From ASM.JS to WebAssembly

tl;dr I’m burying the lede with context and catch-up material first, so impatient or already-clued-in readers should skip to below the videos for today’s big news. Or just read Luke Wagner‘s blog post right now.

My Fluent 2015 “ECMAScript Harmony: Rise of the Compilers” talk given on April 21st:

Jeremy Ashkenas picked up this ball and ran into the next field’s end zone two days later in Brooklyn:

My slides for the talk I gave at ModernWeb.tw on May 15th:

Perhaps you detect a theme, beyond “JS turned 20”. Something about compilers rising, Java bytecode and asm.js, shared memory threads and SIMD. The usual retort, recurrent on Hacker News, looks like this:

In an HN sub-thread sparked by my ModernWeb.tw slides, I concurred with Patrick Walton on analogies between browsers and the Unix kernel, JS and C. One does not get to write kernel code in any language, at least not yet. Elsewhere in that sub-thread the analogue of JS was identified as architecture-specific assembly code, where the CPU architecture is fixed by physical reality, while software is written in virtual languages compiled to machine code, or run through interpreters.

HN-comment-id-9554914

In any event, whether analogous to C or assembly, JS has had a lock on the “kernel” of the client side. Web “userland code”, in contrast, can be written in a great many languages. Adding a second (bytecode) syntax has looked like a “now you have two problems” loss, against the alternative of one syntax. Until now.

Today’s Big News

It’s by now a cliché that JS has become the assembly language of the Web. Rather, JS is one syntax for a portable and safe machine language, let’s say. Today I’m pleased to announce that cross-browser work has begun on WebAssembly, a new intermediate representation for safe code on the Web.

What: WebAssembly, “wasm” for short, .wasm filename suffix, a new binary syntax for low-level safe code, initially co-expressive with asm.js, but in the long run able to diverge from JS’s semantics, in order to best serve as common object-level format for multiple source-level programming languages.

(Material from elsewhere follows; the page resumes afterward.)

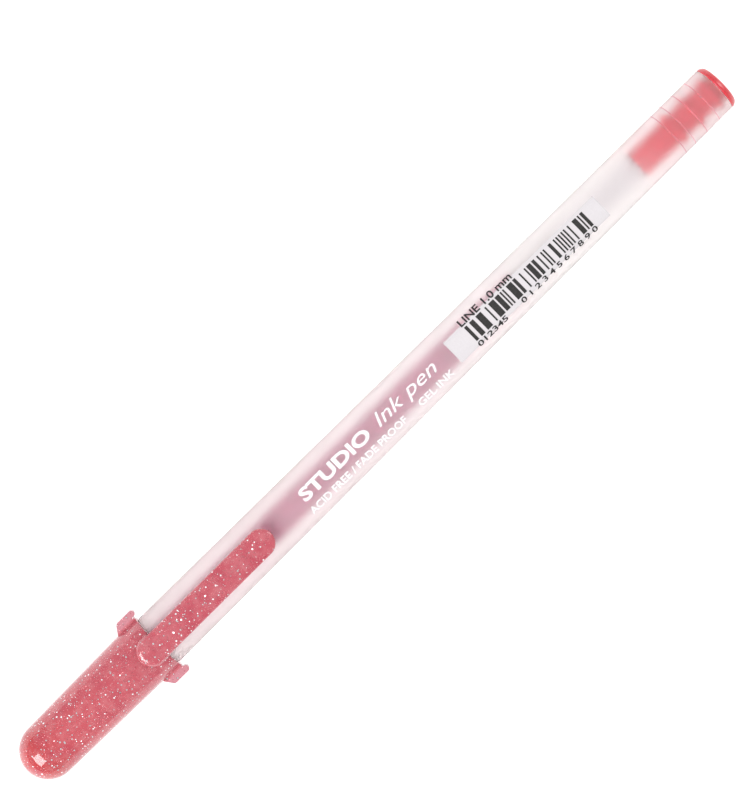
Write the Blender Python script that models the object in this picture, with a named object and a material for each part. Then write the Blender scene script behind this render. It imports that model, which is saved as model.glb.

It’s crucial that wasm and asm stay equivalent for a decent interval, to support polyfilling of wasm support via JS. This remains crucial even as JS and asm.js evolve to sprout shared memory threads and SIMD support. Examples of possible longer-term divergence: zero-cost exceptions, dynamic linking, call/cc. Yes, we are aiming to develop the Web’s polyglot-programming-language object-file format.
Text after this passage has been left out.